The rails on the TS-LS 32" are 72" long, and the overall width is 102" when positioner's carriage is extended for maximum rip. The right-hand ends of the rails are typically set 45" from the blade.

The TS-LS 52" has 92" rails, and the overall width is 122" when set for maximum rip. The right-hand ends of the rails are typically set 65" from the blade.

When are support legs necessary?




Legs are not necessary when installing the TS-LS 32" on floor-standing contractor's saws or cabinet saws. Support legs are also not needed when installing our left-side TS router table. Legs are required when mounting a substantial extension or a TS router table to the right of the saw on all but the heaviest cabinet saws, and some support is required whenever the 92" rails are installed or the 72" rails positioned further to the right than on a typical installation.

Does it require side tables?





No. The TS rail system attaches only to the central part of the saw's top, and the rails will serve as the anchor point for any other accessories such as support legs, TS router tables, etc.

Because the rip fence performs perfectly with wide open spaces on either side of the saw, you have flexibility in deciding how to lay out the system…you might keep your saw's metal wings, replace a wing with a router table, reuse an existing wooden extension table, or build an extension table from scratch.



Is it better to have the router table at the saw or a separate router table?



Because the table saw and router table are the two most frequently used stations in most shops, there’s no question that having a separate router table is more convenient and efficient. The drawback is the cost of separate Incra systems and slightly more shop space. If your budget or shop space are limited, installing a router table at the saw is a reasonable means of getting the same accuracy for both operations.

Is the left router table or right router table better?










It's partly personal preference and will partly depend on the saw. The router tables generally replace the saw's metal extension wing on the appropriate side, and cabinet saws and hybrid-style saws will often have a motor housing that would interfere with the router's motor either on the left or the right. Visit the TS System Planner/TS Compatibility Table for details.

The right-side table helps fill in that area of the saw and doesn't require moving the base assembly for routing, but it also limits routing capacity, limits access around the router, and forces you to lower the router bit to get back to sawing operations. The right-side router table also requires legs, which is a consideration if you move your saw frequently.

The left side table allows full capacity, much better access around the router, and doesn't require the use of legs. It does require sliding the TS base assembly down the rails (there are stops for repeatability), and there is less work space in front of the fence – roughly the same amount as on most center-mount stand-alone router tables.

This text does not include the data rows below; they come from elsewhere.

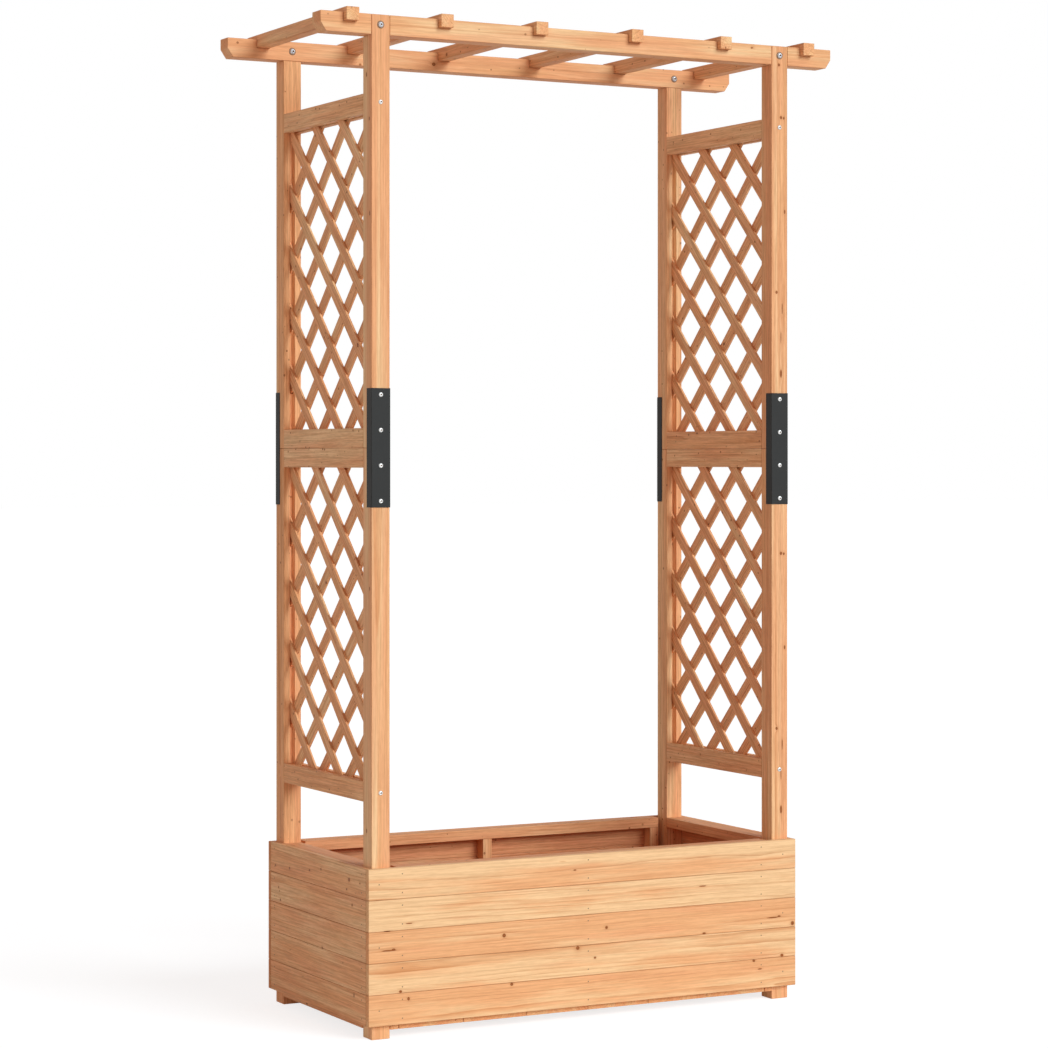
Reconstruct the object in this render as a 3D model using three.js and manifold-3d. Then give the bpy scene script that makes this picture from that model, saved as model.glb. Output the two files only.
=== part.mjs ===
// Raised planter with a lattice trellis at each end and an open rafter roof.
// Millimetres. +Z is up, X runs along the trough and -Y is the front. The origin is on the
// ground, under the middle of the frame.

import * as THREE from 'three';
import { mergeVertices } from 'three/addons/utils/BufferGeometryUtils.js';
import Module from 'manifold-3d';

const wasm = await Module();
wasm.setup();

// ------------------------------------------------------------------ driving dimensions

// The frame of posts
const overallHeight = 2001.5;     // ground to the tops of the rafters
const frameLength = 962;          // over the outer faces of the posts, left to right
const frameDepth = 464.8;         // over the outer faces of the posts, front to back
const postSide = 39.2;            // square section of every post
const splitHeight = 1150;         // the upper posts stand on the lower ones at this height
const seam = 0.3;                 // hairline left between two neighbouring pieces

// The trough
const footHeight = 17.4;          // ground to the underside of the floor boards
const floorThickness = 9.9;
const floorUnderWall = 2;         // how far the floor boards reach under the walls
const floorEndBoard = 58;         // width of the floor board that is notched round the posts
const floorBoardCount = 6;        // whole floor boards between the two notched ones
const floorJointWidth = 1;        // open joint between two floor boards
const floorJointDepth = 4;        // depth of the joints cut in the floor deck
const wallBoardCount = 5;
const wallBoardHeight = 60.9;
const wallBoardThickness = 12;
const battenHeight = 21.6;        // top and bottom battens inside the walls
const battenDepth = 28;           // from a long wall's boards inwards
const studWidth = 21;             // upright battens of the long walls
const battenSetback = 14.4;       // from a post to the end of a long wall's battens

// The trellis sides
const lowerOpening = 126;         // trough rim to the underside of the bottom rail
const upperOpening = 111;         // top of the top rail to the underside of the beams
const bottomRailHeight = 39.5;
const middleRailHeight = 38.7;    // each of the two rails that meet at the post joints
const topRailHeight = 39;
const slatWidth = 24;
const slatThickness = 5;
const latticePitch = 125;         // upright and level diagonal from crossing to crossing
const firstCrossing = 69.3;       // underside of a rail to the first crossing below it
const grooveDepth = 10.5;         // grooves in posts and rails that hold the lattice

// The post brackets
const bracketHeight = 232;
const bracketThickness = 0.8;
const bracketBend = 1.8;          // outer radius of the two bends
const bracketLeg = 20;            // how far the legs reach back along the post
const bracketHole = 5;            // diameter of the screw holes
const bracketHoleSpacing = 69;
const bracketHoleCount = 4;

// The roof
const beamHeight = 39.6;
const lapDepth = 19;              // thickness of the post's tongue in the half lap
const frontBeamOverhang = 108.6;  // beyond the outer faces of the posts
const backBeamOverhang = 125;
const beamChamferRun = 12;        // lower end corners of the beams
const beamChamferRise = 18;
const boltHole = 7;               // diameter of the hole through tongue and beam
const rafterWidth = 27.5;
const rafterHeight = 26;
const rafterProud = 9.2;          // rafter tops above the beam tops
const rafterOverhang = 13;        // beyond the outer faces of the beams
const outerRafterOffset = 65.2;   // outwards from the post centres
const middleRafterOffset = 139.2; // inwards from the post centres
const innerRafterOffset = 110.3;  // outwards from the middle of the roof

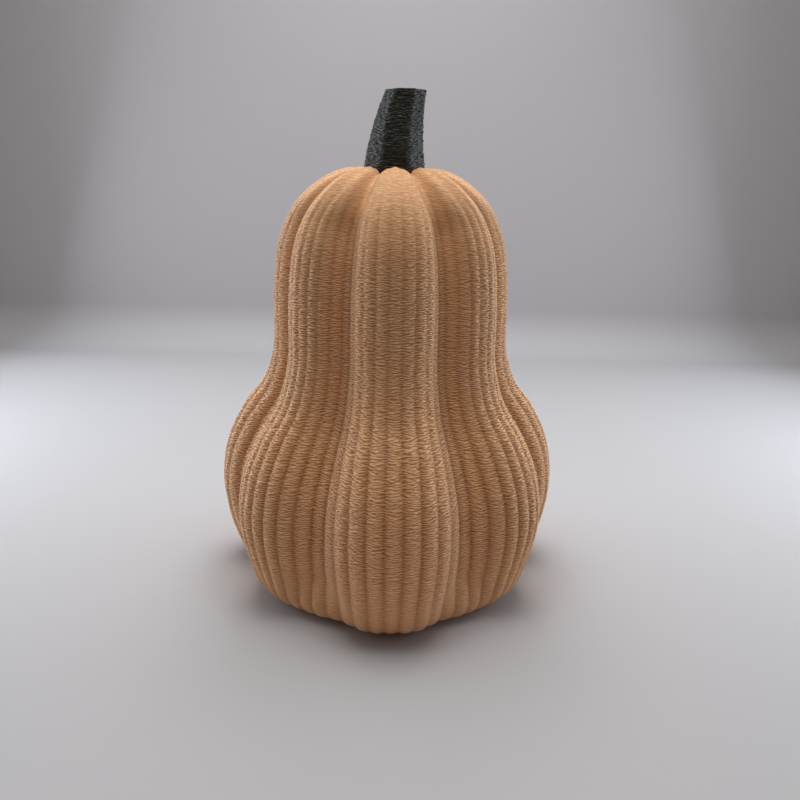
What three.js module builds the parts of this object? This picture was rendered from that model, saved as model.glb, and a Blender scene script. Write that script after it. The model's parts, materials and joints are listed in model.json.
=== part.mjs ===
// A decorative butternut squash, printed in two pieces: a ribbed body with seven
// lobes, and a seven-sided stem whose foot sits in a socket in the top of the body.
//
// Millimetres, +Z up. The body stands on the plane z = 0, and the Z axis is its
// own axis. The front lobe looks along -Y, and the stem leans towards +X.

import * as THREE from 'three';

const { clamp, degToRad, lerp, smoothstep } = THREE.MathUtils;

// ---------------------------------------------------------------- dimensions

// The body: seven lobes, listed from the front one round by +X, with their widths in
// degrees round the axis. The widths change between two heights, near the top.
const LOBES = [
  { row: 'front', width: 57.8, widthAtTop: 47.4 },
  { row: 'near', width: 52.4, widthAtTop: 47.1 },
  { row: 'side', width: 44.9, widthAtTop: 51.5 },
  { row: 'rear', width: 53.8, widthAtTop: 57.7 },
  { row: 'rear', width: 53.8, widthAtTop: 57.7 },
  { row: 'side', width: 44.9, widthAtTop: 51.5 },
  { row: 'near', width: 52.4, widthAtTop: 47.1 },
];
const WIDTHS_CHANGE_FROM_Z = 180;
const WIDTHS_CHANGE_TO_Z = 203;
const FRONT_LOBE_TURN = degToRad( 2.45 );

// Stations up the crest line of the front lobe: height and radius from the axis.
const CREST_STATIONS = [
  { z: 0.0, radius: 61.5 },
  { z: 1.6, radius: 69.2 },
  { z: 4.4, radius: 73.6 },
  { z: 9.3, radius: 77.4 },
  { z: 22.1, radius: 83.0 },
  { z: 43.4, radius: 86.8 },
  { z: 64.5, radius: 83.8 },
  { z: 83.5, radius: 74.9 },
  { z: 99.4, radius: 63.7 },
  { z: 116.5, radius: 58.9 },
  { z: 136.3, radius: 58.6 },
  { z: 155.7, radius: 57.6 },
  { z: 173.0, radius: 54.2 },
  { z: 187.8, radius: 46.6 },
  { z: 198.0, radius: 35.7 },
  { z: 203.3, radius: 25.0 },
  { z: 204.5, radius: 16.2 },
];
const BODY_LEVELS = 32;

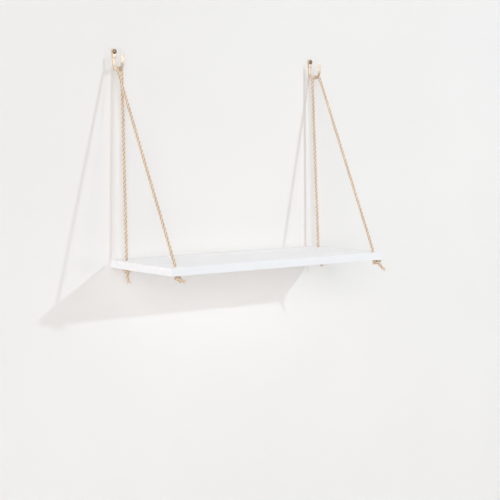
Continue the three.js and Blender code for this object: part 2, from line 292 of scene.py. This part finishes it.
def mesh_object(name, surfaces, material, values=None):
    """A mesh object at the origin from a set of surfaces, with its coordinates as a UV map."""
    sides, ends = surfaces["sides"], surfaces["ends"]
    mesh = bpy.data.meshes.new(name)
    mesh.vertices.add(len(surfaces["points"]))
    mesh.vertices.foreach_set("co", surfaces["points"].astype(np.float32).ravel())
    mesh.loops.add(sides.size + ends.size)
    mesh.loops.foreach_set("vertex_index", np.concatenate([sides.ravel(), ends.ravel()]))
    mesh.polygons.add(len(sides) + len(ends))
    sizes = np.concatenate([np.full(len(sides), 4), np.full(len(ends), 3)])
    mesh.polygons.foreach_set("loop_start", np.concatenate([[0], np.cumsum(sizes)[:-1]]))
    mesh.polygons.foreach_set("use_smooth", np.ones(len(sizes), bool))
    places = mesh.uv_layers.new(name="surface")
    flat = np.concatenate([surfaces["side_places"].ravel(), surfaces["end_places"].ravel()])
    places.data.foreach_set("uv", flat.astype(np.float32))
    for key, numbers in (values or {}).items():
        attribute = mesh.attributes.new(key, "FLOAT", "POINT")
        attribute.data.foreach_set("value", numbers.astype(np.float32))
    mesh.update(calc_edges=True)
    mesh.validate()
    mesh.materials.append(material)
    piece = bpy.data.objects.new(name, mesh)
    bpy.context.scene.collection.objects.link(piece)
    return piece


def new_finish(name, **even):
    """A new material. The values that are even all over it are set on its shader's sockets."""
    material = bpy.data.materials.new(name)
    material.use_nodes = True
    shader = material.node_tree.nodes["Principled BSDF"]
    sockets = {socket.name.replace(" ", "_").lower(): socket for socket in shader.inputs}
    for key, value in even.items():
        sockets[key].default_value = value
    return material, material.node_tree.nodes, material.node_tree.links, shader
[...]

Are the tables compatible with earlier TS models?



The current TS router tables and mounting hardware are compatible as far back as the Ultra TS-III introduced in 1999. The router table hardware is sold separately and can dramatically simplifies the installation of user-made tables on any TS system that uses the gold aluminum rails.


What's the size of the INCRA Router Lifts and MagnaLOCK Router Plates?




They are 9-1/4" x 11-3/4" (9.250" x 11.750") in outside dimensions and 3/8" thick. The openings in Incra router tables are about 0.020" larger in each dimension. There is no industry standard opening, but this rough size is the most commonly used and Incra router tables and plates are designed to be compatible with Woodpeckers products.


Is there a difference between the routing accessories in the TS Combos and the stand-alone LS Router Systems?




The systems share the same broad range of routing applications, and the routing accessories are for the TS Combos are duplicated exactly with one exception: the Wonder Fence extrusion has no provision for accepting the telescoping stop extender bar that's standard on the LS Router Table Systems.


Are there any limitations in routing with a TS joinery systems compared to a stand-alone system?




As far as the system's capabilities are concerned, there are no limitations, and TS-based routing setups are capable of the same operations as Incra router table systems. Having the shop's primary router table separate from the saw still be more convenient and efficient, though, since with a TS-base system one doesn't have access to the saw while routing and vice versa.


Can the TS routing accessories be adapted to earlier TS models?



Yes, though it's recommended that TS systems built in 1999 and earlier upgrade the rip fence extrusion to the current TS-3A fence. The newer fence has a machined front face that allows better alignment between the infeed and outfeed sections of the Wonder Fence.